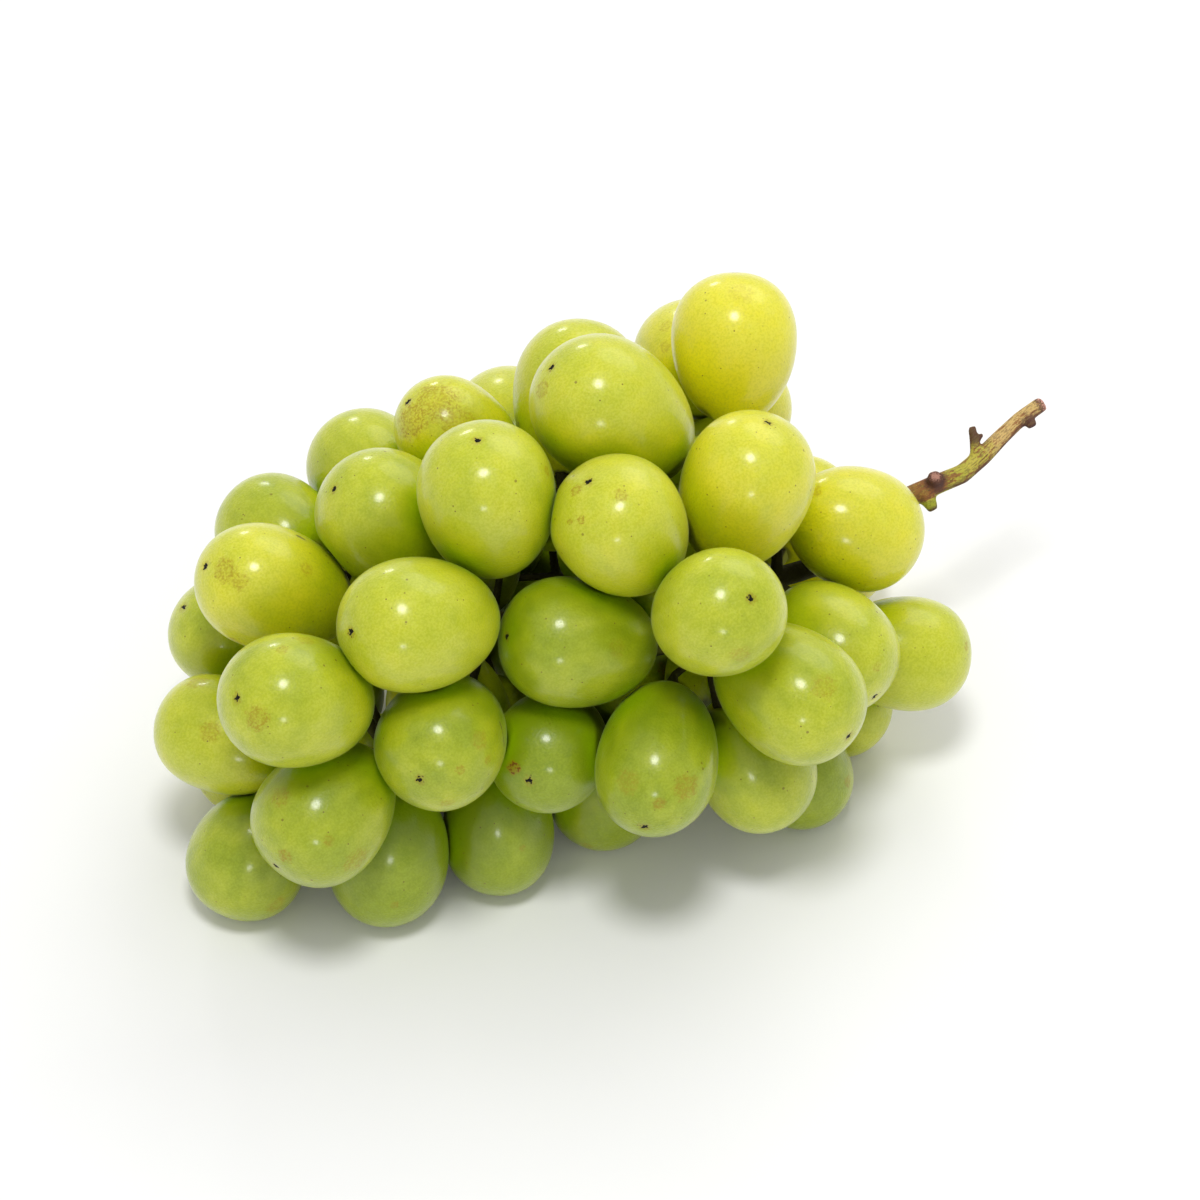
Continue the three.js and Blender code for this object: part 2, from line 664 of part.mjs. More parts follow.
function stubSolid({ from, to, radii }) {
  const line = new THREE.LineCurve3(sightPoint(from), sightPoint(to));
  const radiusAt = (part) => THREE.MathUtils.lerp(radii[0], radii[1], part);
  return tubeSolid(line, radiusAt, STUB_SIDES, STUB_STEP);
}

// A grape grown by the gap that the stem keeps from it.
function grapeWithGap(geometry, grape) {
  const grown = 1 + STEM_GAP / grape.halfWide;
  const { x, y, z } = grape.center;
  return toSolid(geometry.clone().scale(grown, grown, grown).translate(x, y, z));
}

// The stem as it grew, in one piece, hollowed where it holds the grapes.
function stemGeometry(grapes, geometries, stemCurve, stemPoints) {
  const knots = growStalks(grapes, stemPoints);
  smoothStalks(knots, grapes);
  const parts = [
    mainStemSolid(stemCurve),
    ...BRANCH_STUBS.map(stubSolid),
    ...stalkSolids(knots),
  ];
  const grown = parts.reduce((a, b) => a.add(b));
  const hollowed = grapes.reduce(
    (stem, grape, i) => stem.subtract(grapeWithGap(geometries[i], grape)),
    grown,
  );
  const pieces = hollowed.decompose();
  return toGeometry(pieces.reduce((a, b) => (a.volume() > b.volume() ? a : b)));
}

// How the bunch is put together.

// Grapes are yellower towards the cut stem and on top, where they had more sun.
function skinColor(center) {
  const further = (center.x - MIDDLE.x) / RIPENS_ALONG + (center.z - MIDDLE.z) / RIPENS_UPWARD;
  const ripeness = THREE.MathUtils.clamp(RIPENESS_AT_MIDDLE + further, 0, 1);
  return YOUNG_GREEN.clone().lerp(RIPE_YELLOW, ripeness);
}

function addPart(group, name, geometry, position, material) {
  const mesh = new THREE.Mesh(geometry, new THREE.MeshStandardMaterial(material));
  mesh.name = name;
  mesh.position.copy(position);
  group.add(mesh);
}

function buildBunch() {
  const stemCurve = smoothCurve(MAIN_STEM.map(sightPoint));
  const stemPoints = stemCurve.getSpacedPoints(STEM_SAMPLES);
  const leafyCurve = smoothCurve(MAIN_STEM.slice(BARE_POINTS).map(sightPoint));
  const seen = seenGrapes();
  settle(seen, stemPoints);
  const grapes = [...seen, ...hiddenGrapes(seen, leafyCurve)];
  settle(grapes, stemPoints);

  const group = new THREE.Group();
  const geometries = grapes.map((grape) => grapeGeometry(grape, grapes));
  grapes.forEach((grape, i) => {
    const name = "grape_" + String(i + 1).padStart(2, "0");
    const skin = { color: skinColor(grape.center), ...SKIN_FINISH };
    addPart(group, name, geometries[i], grape.center, skin);
  });
  const stem = stemGeometry(grapes, geometries, stemCurve, leafyCurve.getSpacedPoints(STEM_SAMPLES));
  addPart(group, "stem", stem, new THREE.Vector3(), { color: STEM_BROWN, ...BARK_FINISH });
  return group;
}

// Puts the origin under the middle of the bunch.
function standOnOrigin(group) {
  const box = new THREE.Box3().setFromObject(group, true);
  const middle = box.getCenter(new THREE.Vector3());
  group.position.set(-middle.x, -middle.y, -box.min.z);
  return group;
}

export default standOnOrigin(buildBunch());
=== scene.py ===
import math

import bpy
import numpy as np
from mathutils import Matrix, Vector, noise
from mathutils.bvhtree import BVHTree


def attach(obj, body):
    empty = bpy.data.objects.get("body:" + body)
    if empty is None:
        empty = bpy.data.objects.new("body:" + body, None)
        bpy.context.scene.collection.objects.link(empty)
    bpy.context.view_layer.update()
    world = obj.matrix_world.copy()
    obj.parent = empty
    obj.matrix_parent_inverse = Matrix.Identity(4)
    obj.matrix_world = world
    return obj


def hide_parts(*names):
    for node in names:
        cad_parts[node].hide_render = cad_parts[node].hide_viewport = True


MM = 0.001
# A number in the place of nothing, where something is divided by it.
TINY = 1e-6

# The camera: which way it looks from, how far off, and the point that it aims at.
EYE_AZIMUTH = -22
EYE_ELEVATION = 45
EYE_DISTANCE = 0.9
LENS_MM = 135
SENSOR_MM = 36
AIM = Vector((-4.09, 4.093, 40)) * MM

# How bright the white surround is.
SURROUND_STRENGTH = 0.62

# The soft lights as they are seen from the aim: degrees round from the camera, degrees up and
# metres off, then width and height in metres, and watts.
SOFTBOXES = {
    "key": (-3, 74, 1.4, 0.35, 0.35, 8.8),
    "low_back": (196, 19, 1.5, 0.22, 0.14, 1.4),
    "high_back": (150, 46, 1.5, 1.4, 1.0, 6.5),
    "front": (0, 12, 1.4, 0.22, 0.16, 1.8),
}

# The floor: half its width, and the two shades that it goes between.
FLOOR_REACH = 4.0
FLOOR_SHADES = ((0.86, 0.86, 0.86), (0.88, 0.88, 0.88))

# The form of a grape: an egg with a blunt outline, fuller at its tip.
EGG_BLUNTNESS = 2.12
EGG_FULLNESS = 0.12
GRAPE_SIDES = 12
CAD_DIMPLE = 0.9 * MM
STALK_DIMPLE = 0.45 * MM
STALK_DIMPLE_WIDTH = 2.2 * MM
TIP_DIMPLE = 0.22 * MM
TIP_DIMPLE_WIDTH = 0.9 * MM
UNEVENNESS = 0.016
UNEVEN_SIZE = 14 * MM
SEGMENTS = 64
RINGS = 44

# No grape points this way, so that its own axes can be turned from it.
OFF_AXIS = (0.31, 0.52, 0.79)

# How an egg is fitted to a solid. A corner that is further inside the egg than this press was
# pressed in by a neighbour and doesn't count. The first rounds, with the egg not yet in place, let
# more of them count. The nudges are the small changes that show how the fit responds.
FIT_ROUNDS = 12
FIRST_ROUNDS = 4
FIRST_PRESS = 2 * MM
LATER_PRESS = 0.12 * MM
FIRST_WIDTH_SHARE = 0.95
PLACE_NUDGE = 1e-6
TURN_NUDGE = 1e-4

# How grapes press on each other and on the floor.
SKIN_GAP = 0.08 * MM
SOFTNESS = 0.12 * MM
SOFT_REACH = 10 * SOFTNESS
NEAR_ENOUGH = 2 * MM
SEPARATION_ROUNDS = 6

# How the light that reaches a skin past the other grapes is judged.
SKY_DIRECTIONS = 32
LOWEST_SKY = -0.15
SHADING_REACH = 85 * MM
SHADING_BLURS = 3

# The stem's mesh, and the grain of its bark. The swell makes up for what smoothing takes off, and
# the ends of the stubs keep their edges.
STEM_VOXEL = 0.33 * MM
STEM_SMOOTHINGS = 5
BARE_SMOOTHINGS = 26
STEM_SWELL = 0.1 * MM
GRAIN_DEPTH = 0.05 * MM
GRAIN_WIDTH = 0.9 * MM
GRAIN_LENGTH = 7 * MM
BARE_FROM = 52 * MM
BARE_TO = 68 * MM
STUB_SHARP_TO = 0.5 * MM
STUB_SMOOTH_FROM = 3 * MM
ROUTE_SAMPLES = 120
ROUTE_SMOOTHING = 17

# The patterns on a skin: their size, and for specks their spacing, their radius and the share of
# places that have one. Veins have a width and a length in millimetres.
BLOTCH_SIZE = 8 * MM
MOTTLE_SIZE = 2.4 * MM
RAGGED_SIZE = 1.1 * MM
SCAR_EDGE_SIZE = 0.6 * MM
DOT_SIZE = 0.5 * MM
PORE_SIZE = 0.45 * MM
SMALL_SPECKS = (1.6 * MM, 0.22 * MM, 0.45)
LARGE_SPECKS = (3.1 * MM, 0.36 * MM, 0.14)
VEINS = (3, 13)
WAX_SIZE = 2.6 * MM
SKIN_RELIEF = 0.09 * MM
FLESH_DEPTH = 10 * MM

# The patterns on the bark: their size, or their width and length in millimetres.
PATCH_SIZE = 2.6 * MM
PIT_SIZE = 0.35 * MM
FIBRES = (0.26, 1.1)
STREAKS = (0.5, 2.4)
BARK_RELIEF = 0.25 * MM
BARK_DEPTH = 0.5 * MM

# From where to where each tone of the bark comes in, in millimetres from the cut end.
OLIVE_ALONG = (9.0, 19.0)
GREEN_ALONG = (14.0, 30.0)
GREEN_BELOW_ALONG = (24.0, 28.0)
BROWN_ABOVE_ALONG = (25.0, 29.0)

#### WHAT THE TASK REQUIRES
Reproduce only the lines from the one containing "const group = new THREE.Group();" through the one containing "AIM = Vector((-4.09, 4.093, 40)) * MM", inclusive of both.

#### REPLY
  const group = new THREE.Group();
  const geometries = grapes.map((grape) => grapeGeometry(grape, grapes));
  grapes.forEach((grape, i) => {
    const name = "grape_" + String(i + 1).padStart(2, "0");
    const skin = { color: skinColor(grape.center), ...SKIN_FINISH };
    addPart(group, name, geometries[i], grape.center, skin);
  });
  const stem = stemGeometry(grapes, geometries, stemCurve, leafyCurve.getSpacedPoints(STEM_SAMPLES));
  addPart(group, "stem", stem, new THREE.Vector3(), { color: STEM_BROWN, ...BARK_FINISH });
  return group;
}

// Puts the origin under the middle of the bunch.
function standOnOrigin(group) {
  const box = new THREE.Box3().setFromObject(group, true);
  const middle = box.getCenter(new THREE.Vector3());
  group.position.set(-middle.x, -middle.y, -box.min.z);
  return group;
}

export default standOnOrigin(buildBunch());
=== scene.py ===
import math

import bpy
import numpy as np
from mathutils import Matrix, Vector, noise
from mathutils.bvhtree import BVHTree


def attach(obj, body):
    empty = bpy.data.objects.get("body:" + body)
    if empty is None:
        empty = bpy.data.objects.new("body:" + body, None)
        bpy.context.scene.collection.objects.link(empty)
    bpy.context.view_layer.update()
    world = obj.matrix_world.copy()
    obj.parent = empty
    obj.matrix_parent_inverse = Matrix.Identity(4)
    obj.matrix_world = world
    return obj


def hide_parts(*names):
    for node in names:
        cad_parts[node].hide_render = cad_parts[node].hide_viewport = True


MM = 0.001
# A number in the place of nothing, where something is divided by it.
TINY = 1e-6

# The camera: which way it looks from, how far off, and the point that it aims at.
EYE_AZIMUTH = -22
EYE_ELEVATION = 45
EYE_DISTANCE = 0.9
LENS_MM = 135
SENSOR_MM = 36
AIM = Vector((-4.09, 4.093, 40)) * MM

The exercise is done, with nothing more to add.